Tunable morphologies of ultrathin ZnO nanostructures synthesized by a plasma afterglow-assisted oxidation process and their photocatalytic properties

Abstract

The fast growth of ultrathin zinc oxide nanostructures is reported in this study, by using a flowing microwave plasma oxidation method: zinc films coated by a thin copper buffer layer are oxidized in low-pressure afterglow. This work highlights the versatility of plasma afterglow treatments and demonstrates that the morphology of ZnO nanostructures (nanowires, nanoribbons and nanocombs) can easily be controlled with good reproducibility by adjusting experimental parameters such as the working pressure during the oxidation process. The rapid growth of ultrathin nanostructures (∼1 min) is due to the afterglow area which is a very oxidizing medium since it contains high concentrations of oxygen atoms and excited oxygen molecules. The surface morphology and structural and optical properties of the as-synthesized nanostructures are studied by means of SEM, HRTEM and UV–visible absorption, respectively. Ultrathin ZnO nanowires and nanoribbons with high aspect ratios exhibit excellent photocatalytic activity for the degradation of a model organic dye: methyl orange (MO), by comparison with pure ZnO thin films without nanostructures and thick ZnO nanowires synthesized by thermal oxidation.

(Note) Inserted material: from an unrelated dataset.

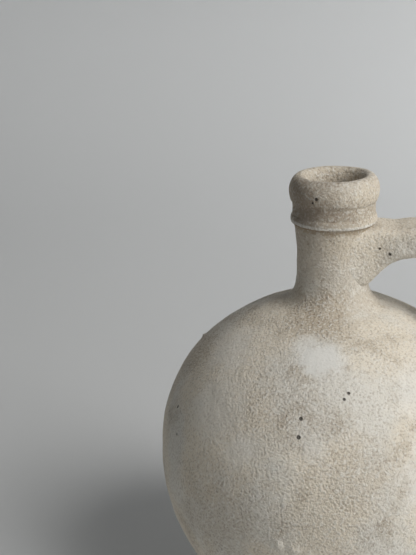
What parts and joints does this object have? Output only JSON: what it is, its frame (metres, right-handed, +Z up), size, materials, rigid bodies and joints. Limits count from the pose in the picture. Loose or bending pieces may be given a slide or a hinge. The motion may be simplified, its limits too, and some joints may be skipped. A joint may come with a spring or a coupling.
{
  "type": "one-handled clay jug vase",
  "caption": "Tall rounded clay jug vase with a narrow waisted neck, a thick rolled lip and one broad strap handle.",
  "frame": {"origin": "centre of the foot, on the surface that the jug stands on", "axes": "+Z up through the mouth, +X towards the handle"},
  "size_m": [0.254, 0.254, 0.345],
  "materials": {
    "slipped_clay": "matte, chalky slip over coarse clay",
    "lip_clay": "matte, worn and stained slip",
    "handle_clay": "matte, hand-smoothed slip",
    "bare_clay": "matte, bare clay"
  },
  "bodies": {
    "root": {"lower_body": "slipped_clay", "upper_body": "slipped_clay", "belly_seam_coil": "bare_clay", "neck": "slipped_clay", "neck_coil": "slipped_clay", "collar": "lip_clay", "string_ring": "lip_clay", "handle_strap": "handle_clay", "handle_upper_root": "handle_clay", "handle_lower_root": "handle_clay"}
  },
  "joints": []
}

These results are supported by photocurrent measurements. The enhancement in photocatalytic performance could be attributed to higher surface area and higher transfer efficiency of photoinduced charge carriers to the surface of ultrathin nanowires and nanoribbons. The reusability of ZnO nanowire samples is also investigated by recording the photoactivity after several cycles of photodegradation.